Auriculotherapy or ear acupuncture has been part of ancient healing techniques for hundreds and perhaps thousands of years but it also has a certain amount of history in the western world as well. Auriculotherapy was developed in its current form by a French physician named Paul Nogier in the 1950s. Dr. Nogier became intrigued about the ears potential to affect various conditions after several of his patients found relief from sciatic pain. All of his patients were treated by a natural healer who had merely made a small scratch or cauterization of the ear. Through experimentation, Dr. Nogier created his own map of the ear and its relationships to the internal and external body.
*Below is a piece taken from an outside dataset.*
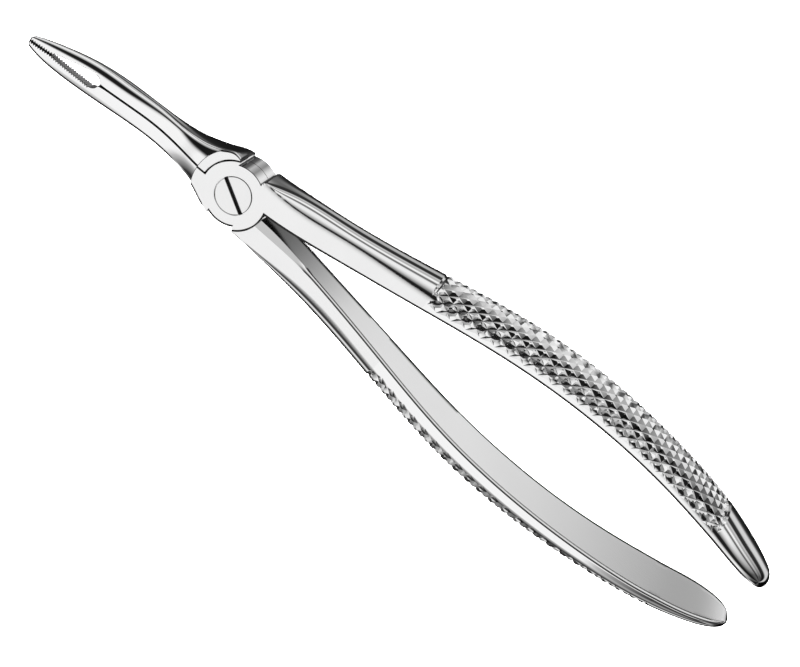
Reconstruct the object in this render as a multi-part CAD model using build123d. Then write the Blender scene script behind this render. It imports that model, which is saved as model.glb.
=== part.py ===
"""Extraction forceps for upper roots: two forged levers crossed on a slotted pivot screw.

Frame, in mm: the origin is on the pivot axis, at the flat back face of the joint.
+X runs along the forceps to the handle ends, +Y towards the front lever's handle,
and +Z along the pivot screw to its slotted head. The jaws are closed.
Sections are drawn about the joint's middle plane, where the two levers meet.
"""
import os
from build123d import *

# Joint: half-lapped discs, each let into a round recess of the other lever
JOINT_THICKNESS = 8.5
HALF = JOINT_THICKNESS / 2
LAP_GAP = 0.03               # running gap of each lapped face from the middle plane
DISC_RADIUS = 6.8
RECESS_RADIUS = 7.1
RIM_RADIUS = 6.3             # disc rim where it shows at the sides of the joint
LAND_RADIUS = 9.0            # flat land round the recess, before the beak falls away
LAND_EDGE = 0.15             # width of the land's broken outer edge
SHOULDER_BEAK_X = -2.5       # where the beak's shoulder ends at the side of the joint
SHOULDER_HANDLE_X = 3.3      # where the handle's shoulder ends there

# Pivot screw, its head sunk flush in the front lever, fixed in the back lever
HEAD_RADIUS = 3.72
HEAD_THICKNESS = 2.2
HEAD_CLEARANCE = 0.08
SHANK_RADIUS = 2.75
SHANK_CLEARANCE = 0.03
SLOT_WIDTH = 0.8
SLOT_DEPTH = 1.0
SLOT_ANGLE = -33

# Handle stations: x, inner face y, half width z, width of the flat edge strip on the side of
# the lever's own disc and on the side of its recess, whole thickness
HANDLE = [
    (SHOULDER_HANDLE_X, 0.6, HALF, 5.8, 5.6, 5.9),
    (10, 1.0, HALF, 5.1, 5.1, 6.7),
    (22, 2.75, 4.35, 4.8, 3.15, 6.65),
    (40, 6.2, 5.25, 3.5, 2.6, 6.4),
    (60, 9.9, 6.35, 2.4, 2.3, 6.3),
    (80, 11.35, 6.75, 2.1, 2.0, 5.9),
    (100, 10.2, 7.3, 1.8, 1.7, 5.2),
    (112, 8.2, 7.45, 1.5, 1.45, 4.7),
    (119.5, 6.45, 6.75, 1.15, 1.1, 3.95),
    (124.5, 5.35, 5.0, 1.0, 0.95, 3.1),
    (126.9, 5.0, 2.2, 0.7, 0.65, 2.3),
]
END_ROUNDING = 0.5           # radius round the edge of each handle's end

# Rings cut into the handle's crown at both ends of the grip
RING_XS = (41.8, 111.5)
RING_WIDTH = 0.9
RING_DEPTH = 0.3

# Beak stations: x, half width of the front face, half width of the back face, what the face
# that wraps round the other disc is wider by, outward bulge, then the front z, the back z of
# the inner edge and the back z of the outer edge, from the middle plane
BEAK = [
    (SHOULDER_BEAK_X, 6.3, 6.6, 0.6, 0.1, 4.1, -4.1, -4.1),
    (-4.5, 5.75, 6.1, 1.4, 0.1, 4.1, -4.1, -4.1),
    (-6.5, 4.75, 5.2, 1.35, 0.15, 4.1, -4.1, -4.1),
    (-9, 3.7, 4.25, 1.2, 0.2, 3.8, -3.95, -3.95),
    (-12.5, 3.15, 3.2, 0.7, 0.3, 2.9, -3.6, -3.6),
    (-16, 3.0, 2.8, 0.3, 0.4, 2.0, -3.0, -3.0),
    (-21, 3.05, 2.7, 0.1, 0.45, 1.45, -1.9, -2.2),
    (-28, 3.15, 2.75, 0, 0.45, 2.4, -0.6, -1.6),
    (-36, 3.2, 2.65, 0, 0.45, 4.0, 1.7, 0.4),
    (-42, 2.6, 1.9, 0, 0.4, 5.9, 3.8, 2.6),
    (-46, 1.8, 1.15, 0, 0.3, 7.0, 5.2, 4.2),
    (-48.6, 1.0, 0.6, 0, 0.2, 7.4, 6.2, 5.8),
]
BULGE_TANGENT = 6            # how strongly the outer side's ends lean with its bulge
LAND_STATIONS = 5            # the land is cut from a blank through this many of them
SEAM_GAP = 0.2               # from the middle to each beak, between joint and jaws
TOOTH_PITCH = 0.5
TOOTH_DEPTH = 0.28
JAW_GAP = 0.02               # from the middle to the crests of each jaw's teeth
SLOT_NOSE_X = -43.8          # the open slot between the jaws, from its point
SLOT_WIDE_X = -34.9          # to its widest place
SLOT_HALF_WIDTH = 1.4
SLOT_FULLNESS = 0.8          # power by which the slot opens from its point, 1 being straight sides

TOOL_SIZE = 40               # larger than any section of the forceps, for what only cuts


def across(x):
    """The plane across the lever at x, with its own x to +Y and its own y to +Z."""
    return Plane(origin=(x, 0, HALF), x_dir=(0, 1, 0), z_dir=(1, 0, 0))


def handle_section(disc_in_front, x, inner, half_width, disc_strip, recess_strip, whole):
    """Flat inner face, a flat strip along both edges and a crown of two elliptical quarters."""
    front_strip, back_strip = (disc_strip, recess_strip) if disc_in_front else (recess_strip, disc_strip)
    front_edge = inner + front_strip
    back_edge = inner + back_strip
    back_depth = whole - back_strip
    front_depth = whole - front_strip
    corners = [(back_edge, -half_width), (inner, -half_width), (inner, half_width), (front_edge, half_width)]
    back_crown = EllipticalCenterArc((back_edge, 0), back_depth, half_width, start_angle=-90, arc_size=90)
    front_crown = EllipticalCenterArc((front_edge, 0), front_depth, half_width, start_angle=0, arc_size=90)
    return across(x) * make_face(Polyline(*corners) + back_crown + front_crown)


def beak_section(x, front_width, back_width, bulge, front, inner_back, back):
    """Flat inner and front faces, a bulging outer side and a back that rises to the inner edge."""
    middle = (front + back) / 2
    side = (front_width + back_width) / 2 + bulge
    lean = front_width - back_width
    leaving = Vector(lean + BULGE_TANGENT * bulge, front - back)
    arriving = Vector(lean - BULGE_TANGENT * bulge, front - back)
    outer = Spline((back_width, back), (side, middle), (front_width, front), tangents=[leaving, arriving])
    outline = Polyline((front_width, front), (0, front), (0, inner_back), (back_width, back))
    return across(x) * make_face(outline + outer)


def handle(disc_in_front):
    """The handle on the +Y side, with a ring cut into its crown at both ends of the grip."""
    body = loft([handle_section(disc_in_front, *station) for station in HANDLE])
    body = fillet(body.faces().sort_by(Axis.X)[-1].edges(), END_ROUNDING)
    core_sizes = [(*sizes, whole - RING_DEPTH) for *sizes, whole in HANDLE[1:-2]]
    core = loft([handle_section(disc_in_front, *sizes) for sizes in core_sizes])
    for x in RING_XS:
        slab = Pos(x, 0, HALF) * Box(RING_WIDTH, TOOL_SIZE, TOOL_SIZE)
        body -= (body & slab) - core
    return body


def beak(disc_in_front):
    """A beak on the +Y side, with the flat land that it keeps round the joint."""
    shaped = []
    blanks = []
    for x, front_width, back_width, wrap, bulge, *levels in BEAK:
        if disc_in_front:
            back_width += wrap
        else:
            front_width += wrap
        shaped.append(beak_section(x, front_width, back_width, bulge, *levels))
        widths = (front_width - LAND_EDGE, back_width - LAND_EDGE)
        blanks.append(beak_section(x, *widths, bulge, HALF, -HALF, -HALF))
    land = Pos(0, 0, HALF) * Cylinder(LAND_RADIUS, JOINT_THICKNESS)
    return loft(shaped) + (loft(blanks[:LAND_STATIONS]) & land)


def jaw_space():
    """What is cut from a beak's inner side: the seam, the open slot and the serrations."""
    tip_x = BEAK[-1][0]
    half_pitches = int((SLOT_WIDE_X - tip_x) / TOOTH_PITCH * 2)
    teeth = []
    for step in range(half_pitches + 1):
        x = tip_x + step * TOOTH_PITCH / 2
        opened = max(0, (x - SLOT_NOSE_X) / (SLOT_WIDE_X - SLOT_NOSE_X))
        root = TOOTH_DEPTH * (step % 2)
        teeth.append((x, JAW_GAP + root + (SLOT_HALF_WIDTH - JAW_GAP) * opened**SLOT_FULLNESS))
    end_x = teeth[-1][0]
    ends = [(end_x, -1), (tip_x - 1, -1), (tip_x - 1, JAW_GAP)]
    bite = make_face(Polyline(*teeth, *ends, close=True))
    round_end = Pos(end_x, 0) * Circle(SLOT_HALF_WIDTH)
    seam = Pos(end_x / 2, SEAM_GAP - 1) * Rectangle(-end_x, 2)
    return extrude(bite + round_end + seam, TOOL_SIZE / 2, both=True)


def joint_disc(bottom, height):
    """A lapped disc, cut back a little where its rim shows at the sides of the joint."""
    level = Pos(0, 0, bottom + height / 2)
    rim_width = SHOULDER_HANDLE_X - SHOULDER_BEAK_X
    rim_middle = (SHOULDER_HANDLE_X + SHOULDER_BEAK_X) / 2
    shown = level * Pos(rim_middle) * Box(rim_width, 3 * DISC_RADIUS, height)
    return level * Cylinder(RIM_RADIUS, height) + (level * Cylinder(DISC_RADIUS, height) - shown)


def lever(disc_in_front):
    """One forged lever: its disc, its handle on one side and its beak on the other."""
    side = 1 if disc_in_front else -1
    grip = handle(disc_in_front)
    jaw = beak(disc_in_front) - jaw_space()
    limbs = grip + mirror(jaw, about=Plane.XZ) if disc_in_front else mirror(grip, about=Plane.XZ) + jaw
    lap_z = HALF + side * LAP_GAP
    recess = Pos(0, 0, lap_z - side * HALF) * Cylinder(RECESS_RADIUS, JOINT_THICKNESS)
    disc = joint_disc(lap_z if disc_in_front else 0, HALF - LAP_GAP)
    return limbs - recess + disc


def front_lever():
    """The lever on the screw head's side, with a clear bore and a seat for the head."""
    bore = Pos(0, 0, HALF) * Cylinder(SHANK_RADIUS + SHANK_CLEARANCE, 2 * JOINT_THICKNESS)
    seat = Pos(0, 0, JOINT_THICKNESS) * Cylinder(HEAD_RADIUS + HEAD_CLEARANCE, 2 * HEAD_THICKNESS + 0.1)
    return lever(True) - bore - seat


def back_lever():
    """The lever that holds the screw."""
    return lever(False) - Pos(0, 0, HALF) * Cylinder(SHANK_RADIUS, 2 * JOINT_THICKNESS)


def pivot_screw():
    """A flat head with a driver slot, and a plain shank to the back face."""
    head_middle = JOINT_THICKNESS - HEAD_THICKNESS / 2
    head = Pos(0, 0, head_middle) * Cylinder(HEAD_RADIUS, HEAD_THICKNESS)
    shank = Pos(0, 0, HALF) * Cylinder(SHANK_RADIUS, JOINT_THICKNESS)
    cutter = Box(3 * HEAD_RADIUS, SLOT_WIDTH, 2 * SLOT_DEPTH)
    return head + shank - Pos(0, 0, JOINT_THICKNESS) * Rot(0, 0, SLOT_ANGLE) * cutter


os.makedirs("parts", exist_ok=True)
export_step(front_lever(), "parts/front_lever.step")
export_step(back_lever(), "parts/back_lever.step")
export_step(pivot_screw(), "parts/pivot_screw.step")
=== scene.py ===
"""The looks of the extraction forceps: polished and fine-ground steel levers with a cut grip.

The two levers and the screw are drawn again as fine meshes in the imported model's frame. They keep
its sections, and add what is too fine for it: the pyramids of the grip, shallow bevels, rounded
and broken edges, and the fall of the beaks' front faces. Shapes are written in millimetres, with z
measured from the joint's middle plane, and turned into metres when a mesh is made.
"""
from math import cos, pi, radians, sin, tan

import bpy
import numpy as np
from mathutils import Matrix, Vector


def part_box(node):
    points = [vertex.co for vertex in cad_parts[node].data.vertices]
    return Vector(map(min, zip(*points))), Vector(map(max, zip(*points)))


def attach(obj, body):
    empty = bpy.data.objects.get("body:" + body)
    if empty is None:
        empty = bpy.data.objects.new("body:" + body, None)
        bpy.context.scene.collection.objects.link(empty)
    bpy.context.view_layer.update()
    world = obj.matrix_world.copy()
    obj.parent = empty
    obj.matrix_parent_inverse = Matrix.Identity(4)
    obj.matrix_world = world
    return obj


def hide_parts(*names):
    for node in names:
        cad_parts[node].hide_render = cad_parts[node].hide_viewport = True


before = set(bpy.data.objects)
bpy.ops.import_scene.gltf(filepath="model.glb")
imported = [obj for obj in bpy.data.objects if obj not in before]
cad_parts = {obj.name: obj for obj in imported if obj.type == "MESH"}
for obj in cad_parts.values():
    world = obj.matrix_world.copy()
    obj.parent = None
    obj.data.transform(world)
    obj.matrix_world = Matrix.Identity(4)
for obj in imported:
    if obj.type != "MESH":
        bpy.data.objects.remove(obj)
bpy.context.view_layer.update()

MM = 0.001

# ---------------------------------------------------------------- sizes, in mm

SCREW_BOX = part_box("pivot_screw")
FACE_Z = SCREW_BOX[1].z / MM            # front face of the joint
HALF = FACE_Z / 2                       # middle plane of the joint, above its back face
LAP_GAP = 0.03
DISC_RADIUS = 6.8
RIM_RADIUS = 6.3
RECESS_RADIUS = 7.1
LAND_RADIUS = 9.0
SHOULDER_BEAK_X = -2.5
SHOULDER_HANDLE_X = 3.3
FINE_BREAK = 0.05                       # broken edges of the fits: recess, bore and screw
RIM_BREAK = (0.5, 0.21)                 # shallow bevels, inwards and down: shoulders, -Y rims and land
SMALL_BREAK = (0.14, 0.06)              # the same on the rims and the land of the +Y side
BEAK_BREAK = (0.42, 0.17)               # the same on the outer edge of the -Y beak
SEAT_BREAK = 0.14                       # broken edge of the screw head's seat

HEAD_RADIUS = (SCREW_BOX[1].x - SCREW_BOX[0].x) / 2 / MM
HEAD_THICKNESS = 2.2
HEAD_CLEARANCE = 0.08
SEAT_GAP = 0.05                         # under the head
SHANK_RADIUS = 2.75
SHANK_CLEARANCE = 0.03
SLOT_WIDTH = 0.8
SLOT_DEPTH = 1.0
SLOT_ANGLE = -33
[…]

Acupuncture deals with the electromagnetic fields of the body but auriculotherapy has been shown to have a clear cut embryonic relationship to the nervous system. The secret of the ear's extremely sensitive relationship to the body and organs may be due to the fact that the external ear actually begins modest development within the first 9 days of human fetal development, right after the microscopic brain and spinal cord begins to develop. A little knob develops as a projection of the mesoderm and this knob ultimately becomes the external ear. Research is finding that when you tap into a particular reflex, it literally taps the brain and spinal cord as well.
The ear can basically be treated for any condition in the body. It is also for diagnosis. A condition can sometimes be diagnosed before the symptoms actually appear and the ear can also offer information as to whether or not a patient has completely recovered from a condition. Auricular diagnosis usually involves inspecting the ear for discoloration, swelling, or changes in texture, palpating points with a probe for tenderness may reveal physiological abnormalities, or by using electronic readings where a higher than normal reading will indicate a potential dysfunction.
Acupuncture attempts to treat the body as a whole and not just the symptoms. Auriculotherapy has many applications including pain relief and to stimulate organs.
Patients respond positively to auriculotherapy because it is generally painless and usually gives them a sense of increased well being.
Auriculotherapy can be done with microelectrical current or with lasers. It can be used with needles but for patients that have a fear of needles, it is often used with acupatches. These contain a tiny stainless steel ball that is affixed to a flesh-colored adhesive circle similar to a tiny bandage. This allows the patient to self-stimulate an auriculotherapy point.